> **TASK GOAL**
Each line should be copied exactly.
[START INFORMATION PROVIDED]
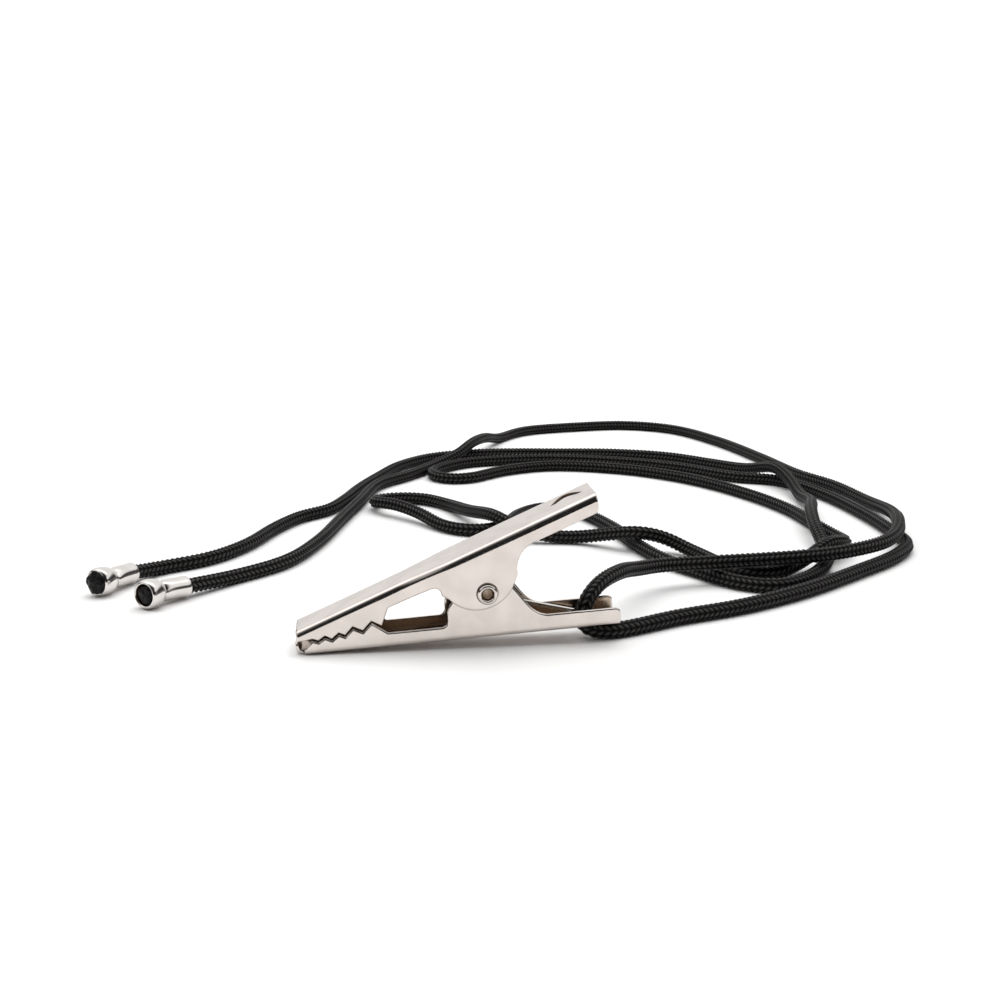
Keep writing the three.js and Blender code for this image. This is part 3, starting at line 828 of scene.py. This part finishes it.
# ------------------------------------------------------------------ turned pieces


def revolved(name, profile, place, sides, dent=None):
    """A closed ring of (radius, distance) points turned about an axis.

    place(x, y, distance) gives each point's place, and dent(angle, distance, radius) how far it is
    pushed in.
    """
    vertices = []
    for radius, distance in profile:
        for k in range(sides):
            angle = 2 * math.pi * k / sides
            r = radius - (dent(angle, distance, radius) if dent else 0.0)
            vertices.append(place(r * math.cos(angle), r * math.sin(angle), distance))
    faces = []
    count = len(profile)
    for ring in range(count):
        after = (ring + 1) % count
        for k in range(sides):
            step = (k + 1) % sides
            faces.append((ring * sides + k, ring * sides + step,
                          after * sides + step, after * sides + k))
    mesh = mesh_from(name, vertices, faces)
    turn_faces_out(mesh)
    return link(name, mesh)


RIVET_RADIUS = 1.2
RIVET_BORE = 0.85
RIVET_HEAD = 1.57
RIVET_HEAD_HEIGHT = 0.45
RIVET_PLAY = 0.3
RIVET_END = HALF_WIDTH + SPREAD + RIVET_PLAY + RIVET_HEAD_HEIGHT


def pivot_rivet():
    """A hollow rivet: each end is rolled out into a rounded rim with a dished mouth."""
    inside = RIVET_END - RIVET_HEAD_HEIGHT
    half = [(RIVET_RADIUS, 0.0), (RIVET_RADIUS, inside), (RIVET_HEAD - 0.12, inside)]
    half += [(RIVET_HEAD, inside + 0.12), (RIVET_HEAD - 0.05, inside + 0.28)]
    half += [(RIVET_HEAD - 0.22, RIVET_END - 0.03), (RIVET_HEAD - 0.42, RIVET_END)]
    half += [(RIVET_BORE + 0.18, RIVET_END - 0.1), (RIVET_BORE + 0.03, RIVET_END - 0.32)]
    half += [(RIVET_BORE, RIVET_END - 0.7), (RIVET_BORE, 0.0)]
    profile = half[:-1] + [(r, -y) for r, y in reversed(half[1:-1])]

    def place(x, y, distance):
        return from_clip(PIVOT[0] + x, distance, PIVOT[1] + y)

    piece = revolved("hollow_rivet", profile, place, 48)
    piece.data.materials.append(NICKEL)
    piece.data.materials.append(INSIDE_PAINTED_SHADE)
    # The bore's faces get the painted shade of the hollow.
    middle = from_clip(PIVOT[0], 0, PIVOT[1])
    for face in piece.data.polygons:
        out = face.center - middle
        if math.hypot(out.x, out.z) < (RIVET_BORE + 0.02) * MM:
            face.material_index = 1
    piece.data.set_sharp_from_angle(angle=math.radians(50))
    return placed(piece, "pivot_rivet", "clip_base")


pivot_rivet()

SPRING_WIRE = 0.8
SPRING_COIL = 2.1
SPRING_TURNS = 3
SPRING_PITCH = 1.15
SPRING_START = 110
SPRING_FINISH = 275 + 360 * (SPRING_TURNS - 1)
LEG_GAP = 0.3
UPPER_LEG_ALONG = 39.5
LOWER_LEG_ALONG = 44.2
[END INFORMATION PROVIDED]
> **CORRECT OUTPUT**
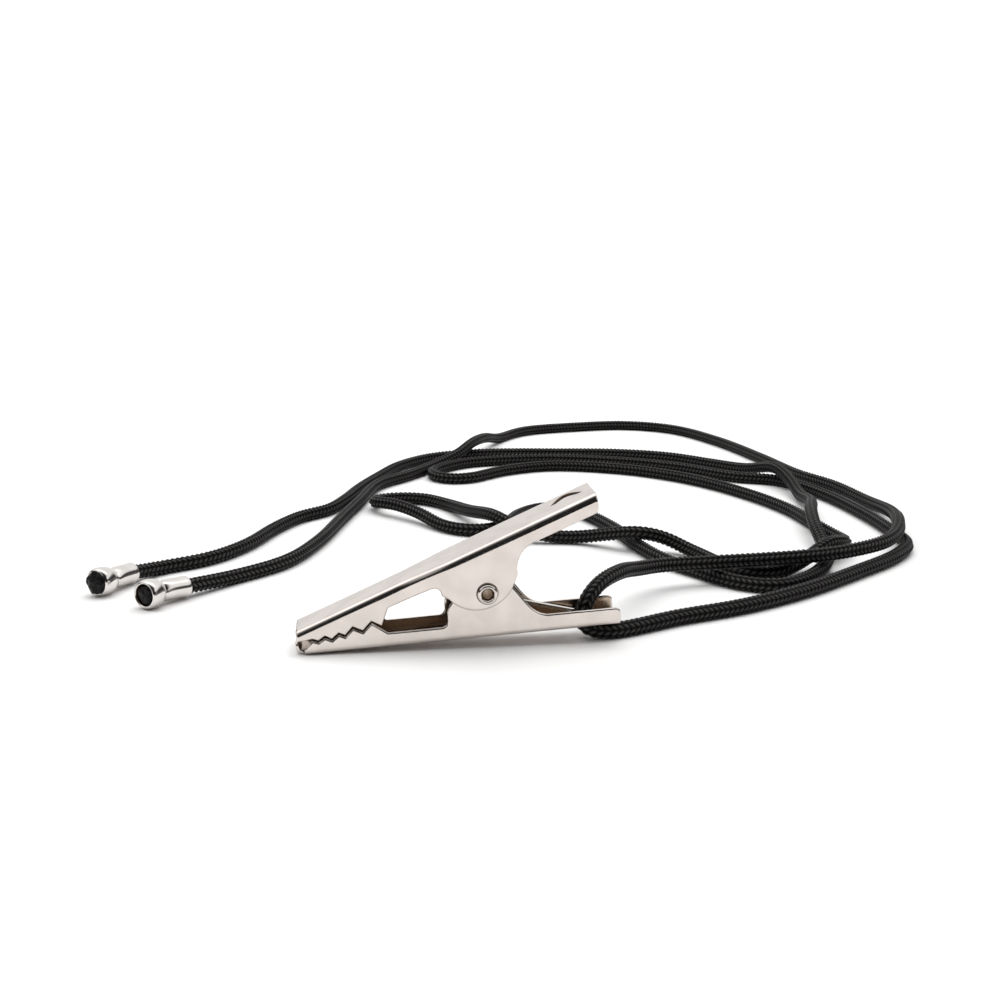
Keep writing the three.js and Blender code for this image. This is part 3, starting at line 828 of scene.py. This part finishes it.
# ------------------------------------------------------------------ turned pieces


def revolved(name, profile, place, sides, dent=None):
    """A closed ring of (radius, distance) points turned about an axis.

    place(x, y, distance) gives each point's place, and dent(angle, distance, radius) how far it is
    pushed in.
    """
    vertices = []
    for radius, distance in profile:
        for k in range(sides):
            angle = 2 * math.pi * k / sides
            r = radius - (dent(angle, distance, radius) if dent else 0.0)
            vertices.append(place(r * math.cos(angle), r * math.sin(angle), distance))
    faces = []
    count = len(profile)
    for ring in range(count):
        after = (ring + 1) % count
        for k in range(sides):
            step = (k + 1) % sides
            faces.append((ring * sides + k, ring * sides + step,
                          after * sides + step, after * sides + k))
    mesh = mesh_from(name, vertices, faces)
    turn_faces_out(mesh)
    return link(name, mesh)


RIVET_RADIUS = 1.2
RIVET_BORE = 0.85
RIVET_HEAD = 1.57
RIVET_HEAD_HEIGHT = 0.45
RIVET_PLAY = 0.3
RIVET_END = HALF_WIDTH + SPREAD + RIVET_PLAY + RIVET_HEAD_HEIGHT


def pivot_rivet():
    """A hollow rivet: each end is rolled out into a rounded rim with a dished mouth."""
    inside = RIVET_END - RIVET_HEAD_HEIGHT
    half = [(RIVET_RADIUS, 0.0), (RIVET_RADIUS, inside), (RIVET_HEAD - 0.12, inside)]
    half += [(RIVET_HEAD, inside + 0.12), (RIVET_HEAD - 0.05, inside + 0.28)]
    half += [(RIVET_HEAD - 0.22, RIVET_END - 0.03), (RIVET_HEAD - 0.42, RIVET_END)]
    half += [(RIVET_BORE + 0.18, RIVET_END - 0.1), (RIVET_BORE + 0.03, RIVET_END - 0.32)]
    half += [(RIVET_BORE, RIVET_END - 0.7), (RIVET_BORE, 0.0)]
    profile = half[:-1] + [(r, -y) for r, y in reversed(half[1:-1])]

    def place(x, y, distance):
        return from_clip(PIVOT[0] + x, distance, PIVOT[1] + y)

    piece = revolved("hollow_rivet", profile, place, 48)
    piece.data.materials.append(NICKEL)
    piece.data.materials.append(INSIDE_PAINTED_SHADE)
    # The bore's faces get the painted shade of the hollow.
    middle = from_clip(PIVOT[0], 0, PIVOT[1])
    for face in piece.data.polygons:
        out = face.center - middle
        if math.hypot(out.x, out.z) < (RIVET_BORE + 0.02) * MM:
            face.material_index = 1
    piece.data.set_sharp_from_angle(angle=math.radians(50))
    return placed(piece, "pivot_rivet", "clip_base")


pivot_rivet()

SPRING_WIRE = 0.8
SPRING_COIL = 2.1
SPRING_TURNS = 3
SPRING_PITCH = 1.15
SPRING_START = 110
SPRING_FINISH = 275 + 360 * (SPRING_TURNS - 1)
LEG_GAP = 0.3
UPPER_LEG_ALONG = 39.5
LOWER_LEG_ALONG = 44.2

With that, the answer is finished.